Application launcher and productivity application for macOS

Raycast is an application launcher and productivity software developed for macOS and Windows by Raycast Technologies Ltd. It offers fast access to applications, dictionaries, files, text snippets, clipboard, and more. Raycast is an alternative to the macOS's built-in Spotlight function, with a richer interface and the option to install extensions, providing additional ways to display varied content.

As of 20th November 2025, Raycast entered the Public Beta phase for the Windows port.

== Features ==

=== Interface ===
Activated with a keyboard shortcut ( by default but can be changed), Raycast displays a window at the center of the screen, awaiting the user's input and displaying a list of suggested apps.

Raycast uses incremental search as the user types to predict the action the user intends to perform and display the corresponding result. The application outputs the data in different formats such as lists and grids with a single or two-pane layout, supporting various data types like text with Markdown, media, and additional input fields. Each result might have more than one action available.

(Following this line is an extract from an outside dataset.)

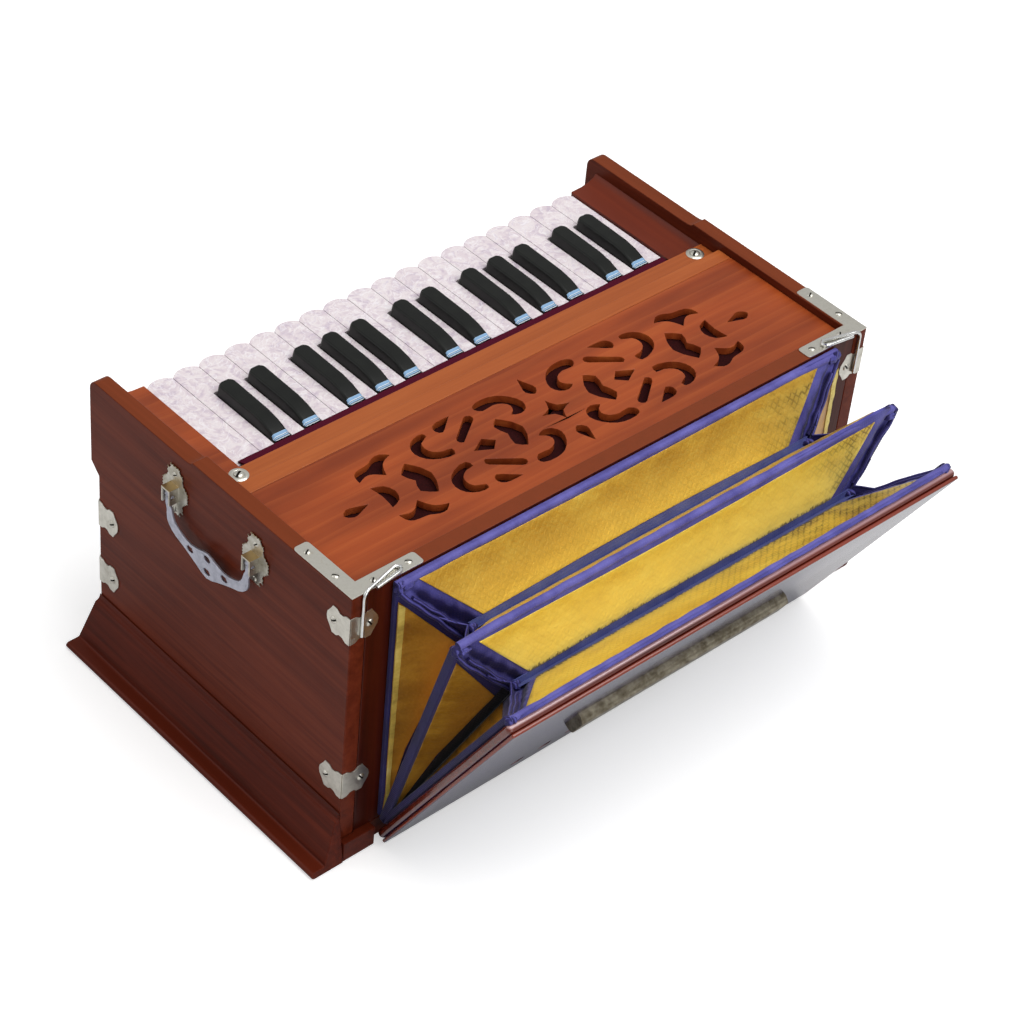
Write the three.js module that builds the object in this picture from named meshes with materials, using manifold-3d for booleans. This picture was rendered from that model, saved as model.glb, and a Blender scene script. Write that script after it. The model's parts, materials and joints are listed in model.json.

=== Built-in functions ===
Raycast comes with many built-in features that can have a shortcut or an alias assigned, most notably:

- Application search
- File search
- Clipboard history
- Floating notes
- Calculator
- Changing volume, brightness, hibernating
- Word definitions
- Window management
- Snippets and text expansion
- Access to calendar events
- Quick access to ChatGPT (paid feature)

=== Extensibility ===
While Raycast itself is a closed-source application, it includes a built-in store that offers open-source extensions to extend its functionality. The API is open for developers and simple scripts could be written without extensive programming knowledge.

Some noteworthy extensions include managing GitHub repositories, controlling Spotify, language translation through Google Translate, accessing browser bookmarks, connecting to Jira, and more.